> **Collected data**:
........

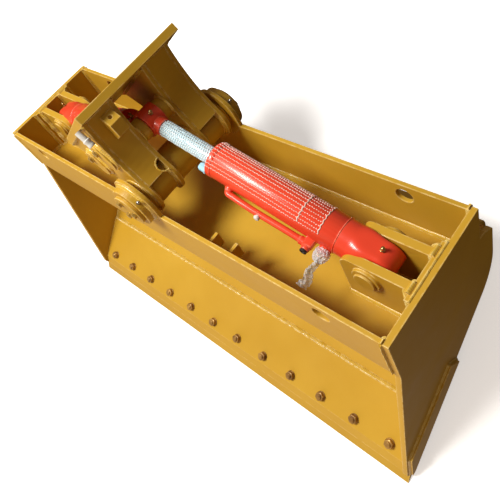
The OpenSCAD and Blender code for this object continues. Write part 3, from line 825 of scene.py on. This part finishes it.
def rod_net():
    """Knitted netting pulled over the bare rod: rows of stitches along it that touch at each turn."""
    place = CYLINDER["right"]
    rod = span("right_rod", place)
    start = span("right_gland", place)[1].x + 0.002
    end = span("right_rod_eye", place)[0].x - 0.001
    f = Form()
    rows, stitch = 16, 0.0064
    for k in range(rows):
        path = []
        for i in range(int((end - start) / stitch * 6)):
            x = start + i * stitch / 6
            wave = 2 * math.pi * x / stitch + k * math.pi
            a = 2 * math.pi * (k + 0.3 * math.sin(wave)) / rows
            radius = rod[1].z + 0.0009 + 0.0003 * math.sin(i * 1.3 + k)
            path.append(Vector((x, radius * math.cos(a), radius * math.sin(a))))
        f.tube(path, 0.0012, 5)
    return f, place, end


build("barrel_net", barrel_net(), CYLINDER["right"], "right_barrel", NET, ["net_sleeve"])
net, place, net_end = rod_net()
net = build("rod_net", net, place, "right_rod", ROD_NET)
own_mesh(net)

# ---- Stage ----

CAMERA_AT = Vector((1.0723, 0.877, 1.4062))
CAMERA_LOOKS = Vector((-0.5735, -0.2379, -0.7839))
CAMERA_UP = Vector((-0.3559, 0.9343, -0.0231))


def make_camera():
    data = bpy.data.cameras.new("camera")
    data.lens, data.sensor_width = 38.6, 36.0
    data.shift_x, data.shift_y = -0.047, -0.06
    data.clip_start, data.clip_end = 0.05, 60.0
    camera = bpy.data.objects.new("camera", data)
    bpy.context.scene.collection.objects.link(camera)
    back = -CAMERA_LOOKS.normalized()
    right = CAMERA_UP.cross(back).normalized()
    camera.matrix_world = axes(CAMERA_AT, right, back.cross(right), back)
    bpy.context.scene.camera = camera


def area_light(name, at, aim, size, power, colour=(1, 1, 1)):
    data = bpy.data.lights.new(name, "AREA")
    data.size, data.energy, data.color = size, power, colour
    lamp = bpy.data.objects.new(name, data)
    bpy.context.scene.collection.objects.link(lamp)
    lamp.location = at
    lamp.rotation_mode = "QUATERNION"
    lamp.rotation_quaternion = (Vector(aim) - Vector(at)).to_track_quat("-Z", "Y")


def sky(tree):
    """Soft light from above and the left, from the front and a little from behind.

    The camera itself sees plain white beyond the floor.
    """
    split = tree.nodes.new("ShaderNodeSeparateXYZ")
    tree.links.new(tree.nodes.new("ShaderNodeTexCoord").outputs["Generated"], split.inputs[0])

    def part(axis, low, high, dark, bright):
        node = tree.nodes.new("ShaderNodeMapRange")
        tree.links.new(split.outputs[axis], node.inputs["Value"])
        for key, value in (("From Min", low), ("From Max", high), ("To Min", dark), ("To Max", bright)):
            node.inputs[key].default_value = value
        return node.outputs["Result"]

    def both(operation, a, b):
        node = tree.nodes.new("ShaderNodeMath")
        node.operation = operation
        tree.links.new(a, node.inputs[0])
        tree.links.new(b, node.inputs[1])
        return node.outputs[0]

    above = both("MULTIPLY", part("Z", 0.0, 0.9, 0.03, 0.36), part("X", 0.6, -0.8, 0.25, 1.0))
    front = part("Y", -0.2, -1.0, 0.0, 1.0)
    behind = part("Y", 0.2, 1.0, 0.0, 0.25)
    light = tree.nodes["Background"]
    tree.links.new(both("ADD", both("ADD", above, front), behind), light.inputs["Strength"])
    light.inputs["Color"].default_value = (1.0, 0.77, 0.56, 1)
    plain = tree.nodes.new("ShaderNodeBackground")
    plain.inputs["Color"].default_value = (1.0, 0.99, 0.98, 1)
    choice = tree.nodes.new("ShaderNodeMixShader")
    tree.links.new(tree.nodes.new("ShaderNodeLightPath").outputs["Is Camera Ray"], choice.inputs["Fac"])
    tree.links.new(light.outputs[0], choice.inputs[1])
    tree.links.new(plain.outputs[0], choice.inputs[2])
    tree.links.new(choice.outputs[0], tree.nodes["World Output"].inputs["Surface"])


def make_stage():
    mesh = bpy.data.meshes.new("floor")
    half = 14.0
    corners = [(-half, -half, 0), (half, -half, 0), (half, half, 0), (-half, half, 0)]
    mesh.from_pydata(corners, [], [(0, 1, 2, 3)])
    floor = bpy.data.objects.new("floor", mesh)
    bpy.context.scene.collection.objects.link(floor)
    n = Nodes("floor")
    mesh.materials.append(n.set(
        Base_Color=n.mix(n.noise(4), (0.90, 0.90, 0.90), (0.94, 0.94, 0.94)), Roughness=0.7, Specular_IOR_Level=0.2,
        Emission_Color=(1.0, 1.0, 1.0), Emission_Strength=0.5,
    ))
    floor.visible_diffuse = False
    floor.visible_glossy = False
    world = bpy.data.worlds.new("studio")
    world.use_nodes = True
    sky(world.node_tree)
    bpy.context.scene.world = world
    middle = (CAD_BOX[0] + CAD_BOX[1]) / 2
    area_light("key", middle + 4.0 * Vector((-0.24, 0.20, 0.95)), middle, 1.3, 212, (1.0, 0.985, 0.95))
    bpy.context.scene.view_settings.view_transform = "Standard"


make_camera()
make_stage()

........

> **Stated problem**:
Return exactly, please, the lines of the material from the first one down to and including the line where "return f, place, end" appears.

> **Reply to the task**:
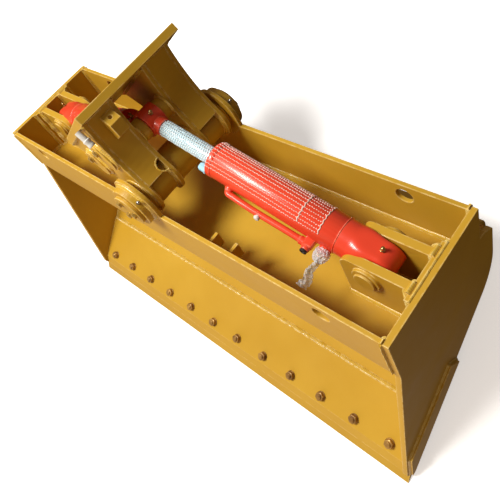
The OpenSCAD and Blender code for this object continues. Write part 3, from line 825 of scene.py on. This part finishes it.
def rod_net():
    """Knitted netting pulled over the bare rod: rows of stitches along it that touch at each turn."""
    place = CYLINDER["right"]
    rod = span("right_rod", place)
    start = span("right_gland", place)[1].x + 0.002
    end = span("right_rod_eye", place)[0].x - 0.001
    f = Form()
    rows, stitch = 16, 0.0064
    for k in range(rows):
        path = []
        for i in range(int((end - start) / stitch * 6)):
            x = start + i * stitch / 6
            wave = 2 * math.pi * x / stitch + k * math.pi
            a = 2 * math.pi * (k + 0.3 * math.sin(wave)) / rows
            radius = rod[1].z + 0.0009 + 0.0003 * math.sin(i * 1.3 + k)
            path.append(Vector((x, radius * math.cos(a), radius * math.sin(a))))
        f.tube(path, 0.0012, 5)
    return f, place, end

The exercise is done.